We are seeing the beginnings of such models in the household goods sector. Steve Howard of Ikea speaks about peak stuff, and how that might transform the global giant’s business model. Progressive companies in the apparel sector are experimenting with disruptive models, leading to pilot projects such as Schwopping at Marks and Spencer and recycling at scale at H&M.
In online markets, there is potential for a parallel innovation. Right now most retailers have ceded their second-hand markets to low-value exchanges. EBay seems to be doing a good job here of capturing Ikea’s market for example. But by capturing their own second-hand online markets, brands could create additional value, additional jobs and additional quality assurance while ensuring that natural resources are never a brake on their growth.

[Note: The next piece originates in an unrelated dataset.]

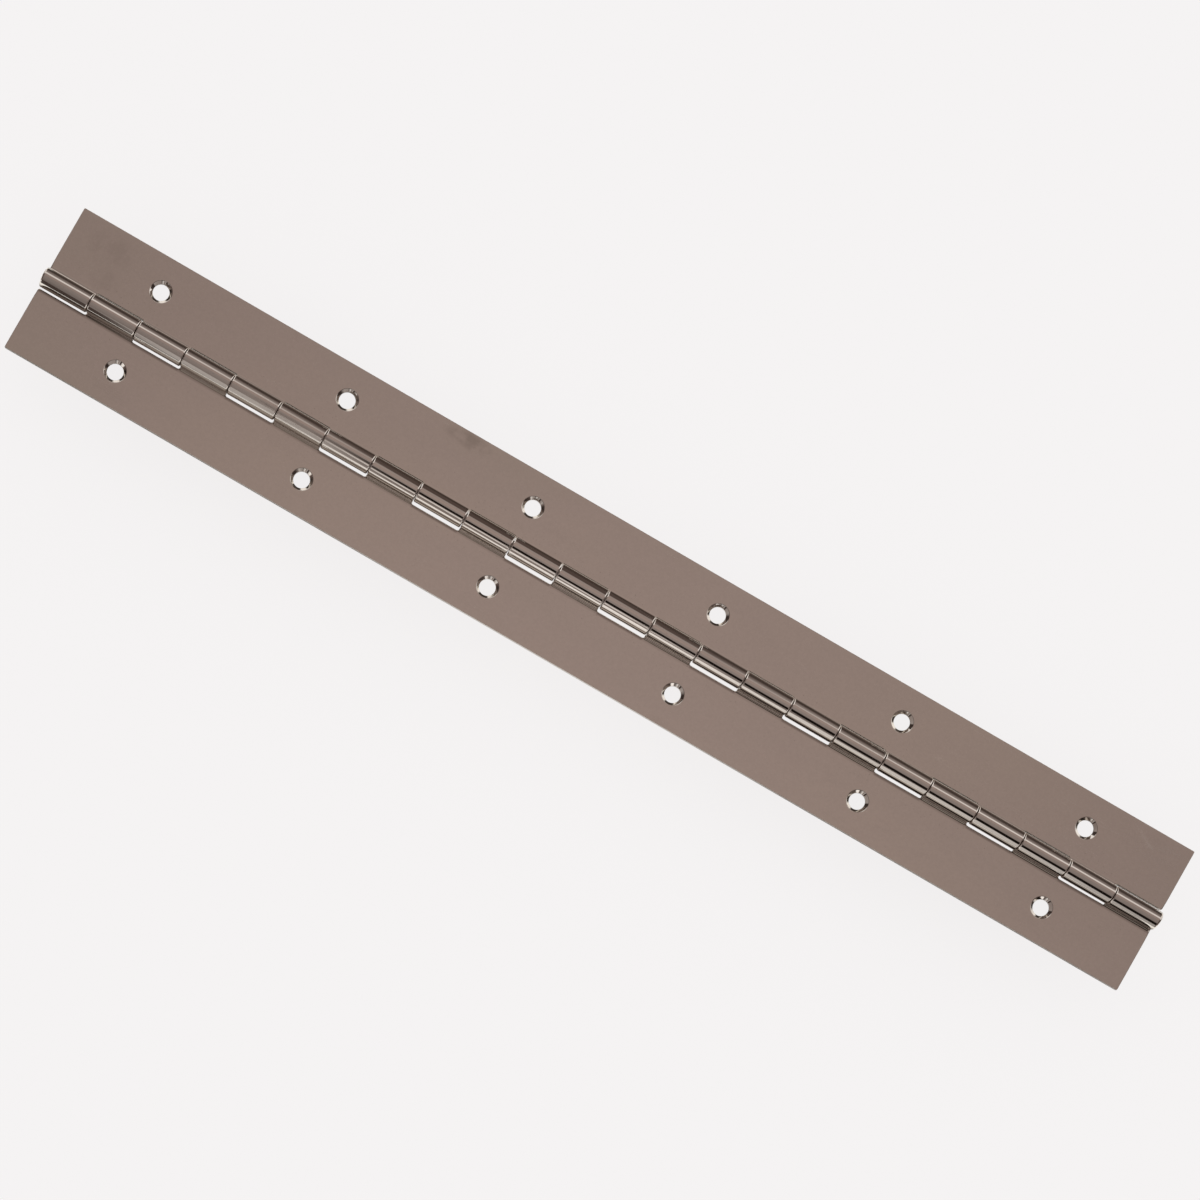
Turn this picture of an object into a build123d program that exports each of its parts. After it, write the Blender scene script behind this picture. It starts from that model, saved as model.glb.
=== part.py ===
from build123d import *
import os

# ---------------------------------------------------------------------------
# Continuous ("piano") hinge, 12 in long and 1-1/2 in wide when laid open flat.
#
# Three pieces: two leaves that are each one blanked and rolled strip of sheet,
# and one full-length pin that both leaves' knuckles turn on.
#
# Frame: origin on the back (mounting) plane, straight under the pin axis, at
# mid-length.  +X runs along the pin, +Y points to the frame leaf's outer edge,
# +Z points out of the knuckle side, where the screw heads sit.
# The leaves are drawn flat open.  All sizes are in millimetres.
# ---------------------------------------------------------------------------

inch = 25.4

# overall
length = 12 * inch              # along the pin
open_width = 1.5 * inch         # across both leaves, laid flat
reach = open_width / 2          # pin axis to a leaf's outer edge

# sheet and barrel
sheet = 1.0                     # leaf thickness
barrel_r = 2.35                 # outside of the rolled knuckles
bore_r = barrel_r - sheet       # inside of the rolled knuckles
curl = 300.0                    # degrees of roll, counted from the leaf's plane

# knuckles
leaf_knuckles = 12              # on each leaf
pitch = length / (2 * leaf_knuckles)
side_gap = 0.16                 # between two neighbouring knuckles
notch_reach = 2.85              # pin axis to the bottom of a notch
notch_width = pitch + side_gap
rim_break = 0.20                # broken outer edge at each knuckle's ends

# staked rim at the barrel's two ends, which keeps the pin in
stake_len = 0.65
stake_lip = 0.30                # straight part of the rim's bore, then it tapers out
stake_round = 0.30
stake_bore_r = 1.02
stake_overlap = 0.2             # how far the rim's section runs into the sheet

# pin
pin_clearance = 0.05            # radial, in the bore
pin_r = bore_r - pin_clearance
pin_end_play = 0.10             # each end, to the staked rim
pin_length = length - 2 * (stake_len + pin_end_play)
pin_chamfer = 0.25

# countersunk screw holes, the same row on both leaves
holes = 6
hole_pitch = 2 * inch
hole_row = 10.9                 # pin axis to the row of holes
hole_r = 2.0
sink_r = 2.7
sink_angle = 90

# how far the cutting shapes stand clear of the metal
notch_overcut = 1.0
rim_overcut = 0.05

pin_axis = Axis((0, 0, barrel_r), (-1, 0, 0))
x_end = -length / 2             # outer face of the frame leaf's end knuckle

os.makedirs("parts", exist_ok=True)


# ---------------------------------------------------------------------------
# Frame leaf: knuckles 1, 3, 5 ... 23, counted from the -X end
# ---------------------------------------------------------------------------
with BuildPart() as frame_leaf:
    # section of the strip: flat leaf, tangent at the barrel's bottom, rolled
    # round the far side and over the top until it nearly meets the leaf again
    with BuildSketch(Plane.YZ.offset(x_end)):
        with BuildLine():
            Line((reach, 0), (0, 0))
            outer = CenterArc((0, barrel_r), barrel_r, -90, -curl)
            inner = CenterArc((0, barrel_r), bore_r, -90, -curl)
            Line(outer @ 1, inner @ 1)
            Line((0, sheet), (reach, sheet))
            Line((reach, sheet), (reach, 0))
        make_face()
    extrude(amount=length)

    # notches that the other leaf's knuckles turn in
    with BuildSketch(Plane.XY.offset(-notch_overcut)):
        with Locations((pitch / 2, notch_reach)):
            with GridLocations(2 * pitch, 1, leaf_knuckles, 1):
                Rectangle(
                    notch_width,
                    notch_reach + barrel_r + notch_overcut,
                    align=(Align.CENTER, Align.MAX),
                )
    extrude(amount=2 * (barrel_r + notch_overcut), mode=Mode.SUBTRACT)

    # broken edges round the rims of the knuckles
    with BuildSketch(Plane.XZ):
        for k in range(leaf_knuckles):
            # the end knuckle runs out to the strip's end, with no gap
            left = x_end + 2 * k * pitch + (side_gap / 2 if k else 0)
            right = x_end + (2 * k + 1) * pitch - side_gap / 2
            for face_x, inward in ((left, 1), (right, -1)):
                break_x = face_x + inward * rim_break
                clear_x = face_x - inward * rim_overcut
                with BuildLine():
                    Polyline(
                        (break_x, 0),
                        (face_x, rim_break),
                        (clear_x, rim_break),
                        (clear_x, -rim_overcut),
                        (break_x, -rim_overcut),
                        close=True,
                    )
                make_face()
    revolve(axis=pin_axis, revolution_arc=curl, mode=Mode.SUBTRACT)

    # staked rim on the end knuckle: rolled over outside ...
    round_x = x_end + stake_round
    clear_x = x_end - rim_overcut
    with BuildSketch(Plane.XZ):
        with BuildLine():
            Line((clear_x, stake_round), (x_end, stake_round))
            CenterArc((round_x, stake_round), stake_round, 180, 90)
            Line((round_x, 0), (round_x, -rim_overcut))
            Line((round_x, -rim_overcut), (clear_x, -rim_overcut))
            Line((clear_x, -rim_overcut), (clear_x, stake_round))
        make_face()
    revolve(axis=pin_axis, revolution_arc=curl, mode=Mode.SUBTRACT)

    # ... and pressed in to less than the pin's radius inside
    with BuildSketch(Plane.XZ):
        with BuildLine():
            Polyline(
                (x_end, sheet - stake_overlap),
                (x_end, barrel_r - stake_bore_r),
                (x_end + stake_lip, barrel_r - stake_bore_r),
                (x_end + stake_len, sheet),
                (x_end + stake_len, sheet - stake_overlap),
                close=True,
            )
        make_face()
    revolve(axis=pin_axis, revolution_arc=curl)

    # countersunk screw holes, heads on the knuckle side
    with Locations((0, hole_row, sheet)):
        with GridLocations(hole_pitch, 1, holes, 1):
            CounterSinkHole(
                radius=hole_r,
                counter_sink_radius=sink_r,
                depth=2 * sheet,
                counter_sink_angle=sink_angle,
            )

frame_leaf.part.label = "frame_leaf"


# ---------------------------------------------------------------------------
# Door leaf: the same strip turned end for end, knuckles 2, 4, 6 ... 24
# ---------------------------------------------------------------------------
with BuildPart() as door_leaf:
    add(frame_leaf.part, rotation=(0, 0, 180))

door_leaf.part.label = "door_leaf"


# ---------------------------------------------------------------------------
# Pin: one straight wire through all the knuckles
# ---------------------------------------------------------------------------
with BuildPart() as hinge_pin:
    with BuildSketch(Plane.YZ.offset(-pin_length / 2)):
        with Locations((0, barrel_r)):
            Circle(pin_r)
    extrude(amount=pin_length)
    chamfer(hinge_pin.faces().filter_by(Axis.X).edges(), length=pin_chamfer)

hinge_pin.part.label = "hinge_pin"


for piece in (frame_leaf, door_leaf, hinge_pin):
    export_step(piece.part, "parts/" + piece.part.label + ".step")
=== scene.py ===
"""Looks of the continuous hinge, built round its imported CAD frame.

Both leaves are one rolled strip of sheet each, so each is built the way it is made: a comb-shaped
blank with countersunk holes is laid out flat as a quad mesh, its sheared edges are rounded, and the
mesh is then rolled round the pin axis.  Lengths in this file are in millimetres, and go to metres
when a mesh is written.
"""
import math

import bpy
import numpy as np
from mathutils import Matrix, Vector


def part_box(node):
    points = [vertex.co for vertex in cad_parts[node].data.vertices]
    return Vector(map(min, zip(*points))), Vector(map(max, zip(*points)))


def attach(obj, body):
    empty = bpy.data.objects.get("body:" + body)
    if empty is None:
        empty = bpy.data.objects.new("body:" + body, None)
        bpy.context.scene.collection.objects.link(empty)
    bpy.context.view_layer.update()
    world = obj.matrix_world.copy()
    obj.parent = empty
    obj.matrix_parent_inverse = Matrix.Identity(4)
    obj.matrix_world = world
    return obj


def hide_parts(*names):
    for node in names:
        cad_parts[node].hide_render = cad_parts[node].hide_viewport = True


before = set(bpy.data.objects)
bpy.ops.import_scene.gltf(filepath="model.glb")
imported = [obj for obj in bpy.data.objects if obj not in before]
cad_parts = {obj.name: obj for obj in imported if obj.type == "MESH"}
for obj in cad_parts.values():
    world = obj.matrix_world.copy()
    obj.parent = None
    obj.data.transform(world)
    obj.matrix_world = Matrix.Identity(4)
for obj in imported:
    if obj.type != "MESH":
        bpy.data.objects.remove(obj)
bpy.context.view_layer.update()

MM = 0.001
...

Progressive companies in the auto industry are looking to tomorrow’s markets now, too. It is not just about clean fuels. It is about transformative business models in which vehicles are designed for sharing markets and circular economies. The leasing business is the beginning of that model, in which drivers may never own a car, just seek the use of one when they need it. The car companies that thrive will be those that adapt their models to ones with less volume but much higher utilization, less ownership and more sharing, and less focus on the driving experience and more on what else a driver can do while in the vehicle. Ford is one company that is re-imagining car ownership as a shared experience.
A transition from products to services is the innovation we need: changing the question from “What do we own?” to “What can we do?” While technological innovation will be required, it will not lead. Technology innovation will follow business model transformation.
On this Black Friday, we should all be thinking about business models that provide for sustainable growth. Whether you are an investor, a business person or a consumer, or indeed, if you work in government and set policy, consider how your choices lead us towards transformational business models for a thriving future.